Editor's Note: California Lieutenant Governor Gavin Newsom visited the National Constitution Center on Wednesday to discuss his newly released book, Citizenville: How to Take the Town Square Digital and Reinvent Government—a guide for how ordinary citizens can use technology and social media to transform American democracy.
Watch a video replay of the event below:
The following op-ed was published in The Philadelphia Inquirer on February 10, 2013.
I never feel so needed and loved as during the months leading up to an election: the constant e-mails, phone calls, and an overflowing mailbox. That's when politicians discover social media and engaging with citizens - for donations and help with campaigns.
The minute the election is over, all that disappears, and we're back to government as usual. Government right now is functioning on the cutting edge - of 1973. While most areas of our lives benefit from having all the world's information on our smartphones, government remains stubbornly behind.
Meanwhile, immediate action is needed if we're to address the ongoing crises of gun violence, climate change, and the partisan gridlock in Washington. (When voters seem to have a more favorable view of traffic jams, root canals, and used-car salesmen than Congress, you know it's dire.)
The fact is, the world is changing too quickly for government to respond with tiny, incremental changes. It is time to radically rethink the relationship between citizens and government.
Open-source software pioneer Tim O'Reilly has the perfect analogy for government. He points out that we think of government as a vending machine: You put money in, services come out. And when something goes wrong, you shake the vending machine out of frustration - to little effect.
We need to move beyond the vending-machine model to a government that's more like cloud computing. With the cloud, information is stored remotely but is readily accessible anywhere for collaboration and connection.
This is how our 21st-century government must operate: empowering people to move away from the top-down, bureaucratic, hierarchical system that's choking our democracy today.
We're so used to the flow of information being one way - from government to people, from elites to the middle class, from professor to student, from media to consumers - it's almost impossible for people to conceive of its being any other way. But technology has opened up a two-way stream, and it's here to stay.
I learned a valuable lesson about this two-way stream in 2005 during my first term as mayor of San Francisco. I heard about handheld devices that allowed people to quietly vote on their priorities rather than having to travel to city meetings and strive to argue the loudest for their positions.
Instead of our usual city budgeting process of contentious town-hall meetings where special interests packed the room, we held three town-hall meetings with these devices. The result was a more representative, less special-interests-heavy budget that we called the People's Budget.
Technology is about more than making government websites better. These tools enable us to engage the public more directly and bypass the louder outliers - and with that we get more participation and a wave of positive public interaction.
As we tackle the enormous task of pushing government into the new millennium, there are some principles we must keep at the forefront of every effort. First and foremost is a commitment to absolute transparency. We must open up our vast stores of data, make them available to ordinary people, and make sure they are standardized and easy to use.

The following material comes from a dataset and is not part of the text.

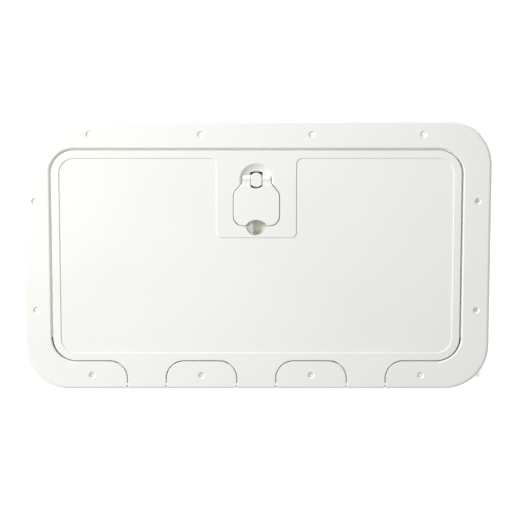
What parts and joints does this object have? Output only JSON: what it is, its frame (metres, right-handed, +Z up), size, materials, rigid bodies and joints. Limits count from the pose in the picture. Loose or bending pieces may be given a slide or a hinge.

We must encourage people to use that information to create useful apps, devices, and tools. It's only through crowd-sourcing, feedback loops, and collective wisdom that we can harness the amazing power of the technological revolution. Government can't do it alone.
It's essential that we engage people on their own terms. In a world where games, social networking, and 140-character updates are what capture people's attention, we need to integrate those things into government communication.
As difficult as it can be for us officials to accept, we need to allow people to bypass government. New technology makes it possible for citizens to take matters in their own hands, and we have to accept that top-down hierarchy is no longer working.
Last, we must inject a more innovative, entrepreneurial mind-set into government. When teenagers in dorm rooms create world-changing companies, we can't have a government that relies on bureaucracy and maintaining the status quo. Thanks to technology, this transition to a more entrepreneurial government will be easier than at any other time in history.
All of this is how we can reconnect Americans to their government. With future generations depending on us to fight climate change and with the epidemic of gun violence seeping into even our elementary schools, the time to start fixing this disconnect is now.